Her first column ‘Why Don’t You?’ was a fantastical compendium of styling ideas. Why Don’t You: rinse your blond child’s hair in dead champagne to keep its gold? Put earrings on your furniture? Install a private staircase from your bedroom to the library with a needlework carpet with notes of music worked on each step — the whole spelling out your favourite tune? The spirit of ‘Why Don’t You?’ informed Vreeland’s career, as she moved to fashion editor at Harper’s Bazaar, to editor of Vogue, to costume curator at the Metropolitan Museum of Art.

An endless stream of memos issued from within the scarlet lacquered walls of her office at Vogue: the serpent should be on every finger and all wrists; let’s promote grey; I am extremely disappointed that no one has taken the slightest interest in freckles.

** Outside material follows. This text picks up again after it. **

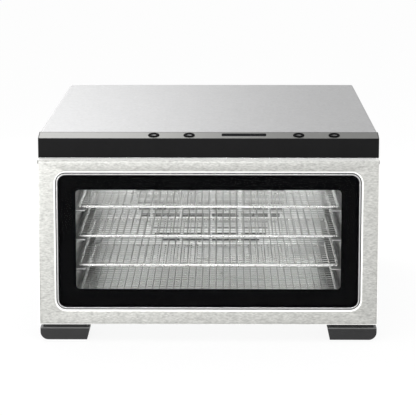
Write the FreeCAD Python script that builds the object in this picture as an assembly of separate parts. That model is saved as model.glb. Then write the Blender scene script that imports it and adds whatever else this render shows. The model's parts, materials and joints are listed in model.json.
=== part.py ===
import FreeCAD, Part
import math
import os

# Countertop food dehydrator: a steel cabinet on four feet, a drop-down glass door, four wire
# trays on side rails, and a fan and ring heater behind a slotted rear wall.
# Millimetres. Origin at the centre of the footprint on the table; +Z up, the door faces -Y.

os.makedirs("parts", exist_ok=True)

# ---- overall ----
overall_width = 340.0
overall_depth = 450.0
overall_height = 209.0
foot_height = 19.0

# ---- sheets and general clearances ----
cover_sheet = 1.0
base_sheet = 1.2
frame_sheet = 1.0
liner_sheet = 0.8
rail_sheet = 1.0
fit_gap = 0.3             # between pieces that slide or swing past each other
running_gap = 0.06        # radial, a turning pin in its hole
cover_corner_radius = 3.0
cover_flange_width = 10.0
base_flange_height = 7.0

# ---- door ----
control_band_height = 23.4
door_thickness = 14.0
door_sheet = 1.0
door_body_gap = 2.0
door_drop = 0.7           # the door reaches this far below the cabinet
door_edge_radius = 2.4
door_back_plate = 3.0
door_lower_cutback = 4.0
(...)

Amanda Mackenzie Stuart has a sharp eye for the absurd and picks out these details with relish, but she also brings a kind of sense to the nutty world of fashion. The memos were the MO of an eccentric perfectionist who came up with hundreds of ideas a week.

Fond of an oblique briefing, Vreeland used to ask stylists for the suggestion of something she’d never seen. Sometimes she offered slightly more guidance: a photograph of one sequined dress was supposed to give the impression that the whole world tasted of salt water. She enjoined the stylist Polly Mellen to familiarise herself with the 845-page Tales of Genji before setting foot in Japan — without having read it herself. At a hint from her, Vreeland’s teams would fly quantities of gold hair to Tahiti to style the finest white stallions, only to find they’d all been eaten by the French; they’d get stranded on a mountain because John Cowan was so determined to make it look as if the models were floating in the clouds.

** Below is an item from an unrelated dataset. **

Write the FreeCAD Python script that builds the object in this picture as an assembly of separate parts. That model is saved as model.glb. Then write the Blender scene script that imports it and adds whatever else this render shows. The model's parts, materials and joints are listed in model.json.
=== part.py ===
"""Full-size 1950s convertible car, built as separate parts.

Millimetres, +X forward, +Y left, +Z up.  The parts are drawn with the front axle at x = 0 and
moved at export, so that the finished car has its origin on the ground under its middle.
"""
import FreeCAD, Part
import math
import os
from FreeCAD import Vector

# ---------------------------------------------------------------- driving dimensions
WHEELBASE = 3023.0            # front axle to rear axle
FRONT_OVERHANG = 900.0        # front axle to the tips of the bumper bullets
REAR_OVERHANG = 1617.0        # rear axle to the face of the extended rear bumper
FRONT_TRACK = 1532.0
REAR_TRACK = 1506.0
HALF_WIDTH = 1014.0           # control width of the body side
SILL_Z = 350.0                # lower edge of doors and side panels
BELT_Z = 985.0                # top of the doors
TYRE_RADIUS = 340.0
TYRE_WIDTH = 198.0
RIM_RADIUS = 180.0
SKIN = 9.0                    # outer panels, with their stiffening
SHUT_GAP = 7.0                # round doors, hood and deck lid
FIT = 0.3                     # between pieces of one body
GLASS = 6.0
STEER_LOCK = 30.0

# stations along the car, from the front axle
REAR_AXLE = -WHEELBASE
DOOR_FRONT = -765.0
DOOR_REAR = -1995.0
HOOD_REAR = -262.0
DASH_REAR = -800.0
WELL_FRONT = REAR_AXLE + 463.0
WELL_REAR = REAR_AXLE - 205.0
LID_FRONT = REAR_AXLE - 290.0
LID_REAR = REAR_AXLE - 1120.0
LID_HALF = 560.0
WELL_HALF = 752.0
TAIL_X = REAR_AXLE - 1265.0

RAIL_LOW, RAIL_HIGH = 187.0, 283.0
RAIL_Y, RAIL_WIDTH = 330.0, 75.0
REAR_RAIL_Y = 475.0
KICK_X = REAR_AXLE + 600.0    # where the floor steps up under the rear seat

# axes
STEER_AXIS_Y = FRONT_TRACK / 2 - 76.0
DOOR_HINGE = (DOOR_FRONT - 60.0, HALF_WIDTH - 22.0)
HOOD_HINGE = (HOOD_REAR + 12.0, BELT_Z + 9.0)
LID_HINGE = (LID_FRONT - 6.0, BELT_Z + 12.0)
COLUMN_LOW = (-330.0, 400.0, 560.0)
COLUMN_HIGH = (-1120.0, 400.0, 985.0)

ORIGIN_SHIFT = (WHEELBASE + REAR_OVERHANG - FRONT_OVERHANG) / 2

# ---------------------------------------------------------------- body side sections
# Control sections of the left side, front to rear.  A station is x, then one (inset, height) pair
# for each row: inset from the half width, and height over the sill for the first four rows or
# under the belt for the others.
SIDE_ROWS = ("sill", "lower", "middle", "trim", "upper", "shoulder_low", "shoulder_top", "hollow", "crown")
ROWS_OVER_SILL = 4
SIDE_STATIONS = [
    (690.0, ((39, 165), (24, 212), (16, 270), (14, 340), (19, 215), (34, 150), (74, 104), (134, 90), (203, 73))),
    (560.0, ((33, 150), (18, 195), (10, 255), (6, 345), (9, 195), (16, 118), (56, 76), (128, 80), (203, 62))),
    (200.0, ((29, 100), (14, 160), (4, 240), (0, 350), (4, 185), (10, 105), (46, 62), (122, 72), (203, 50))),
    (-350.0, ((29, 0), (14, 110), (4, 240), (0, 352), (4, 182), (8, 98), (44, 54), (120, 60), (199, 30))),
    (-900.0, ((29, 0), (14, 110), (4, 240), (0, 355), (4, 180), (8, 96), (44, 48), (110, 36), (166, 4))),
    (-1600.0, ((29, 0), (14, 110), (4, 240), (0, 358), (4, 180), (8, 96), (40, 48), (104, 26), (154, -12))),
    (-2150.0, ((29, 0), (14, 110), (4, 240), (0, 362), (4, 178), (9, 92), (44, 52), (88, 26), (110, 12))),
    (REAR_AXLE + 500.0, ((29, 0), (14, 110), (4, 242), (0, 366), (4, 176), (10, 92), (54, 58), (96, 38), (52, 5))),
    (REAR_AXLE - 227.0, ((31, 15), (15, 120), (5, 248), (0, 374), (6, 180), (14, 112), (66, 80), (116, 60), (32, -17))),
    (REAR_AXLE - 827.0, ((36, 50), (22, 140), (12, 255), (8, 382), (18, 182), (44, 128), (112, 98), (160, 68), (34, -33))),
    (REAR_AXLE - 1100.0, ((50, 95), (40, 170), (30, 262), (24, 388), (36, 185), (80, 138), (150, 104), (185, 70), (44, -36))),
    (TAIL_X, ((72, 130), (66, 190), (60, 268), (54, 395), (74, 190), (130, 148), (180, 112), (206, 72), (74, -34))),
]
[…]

If you’re not part of the fashion world, this sort of thing sounds simply frivolous and out of touch with reality, but Mackenzie Stuart explains that this was entirely the point. Vreeland’s edicts and oracular utterances — blue jeans are the most beautiful thing since the gondola — all fitted with the case she made for fashion that it should be an ‘intoxicating release from the banality of the world’, that Vogue should be ‘the myth of the next reality’ and that the extremes she presented could inspire the wardrobes of ordinary women. And with some people, the ‘show me a dream’ style of management worked — photographers such as Richard Avedon and David Bailey helped Vreeland create a new kind of fashion spread.

The research for this book has been exhaustive, but Mackenzie Stuart wears it lightly — almost incidentally she gives a thorough tour of 35 years of fashion. She writes movingly about Vreeland’s marriage without any intrusive psychoanalysis, and her warmth, enthusiasm and peculiar genius come through in entertaining anecdotes and marvellous, very italicised, quotes.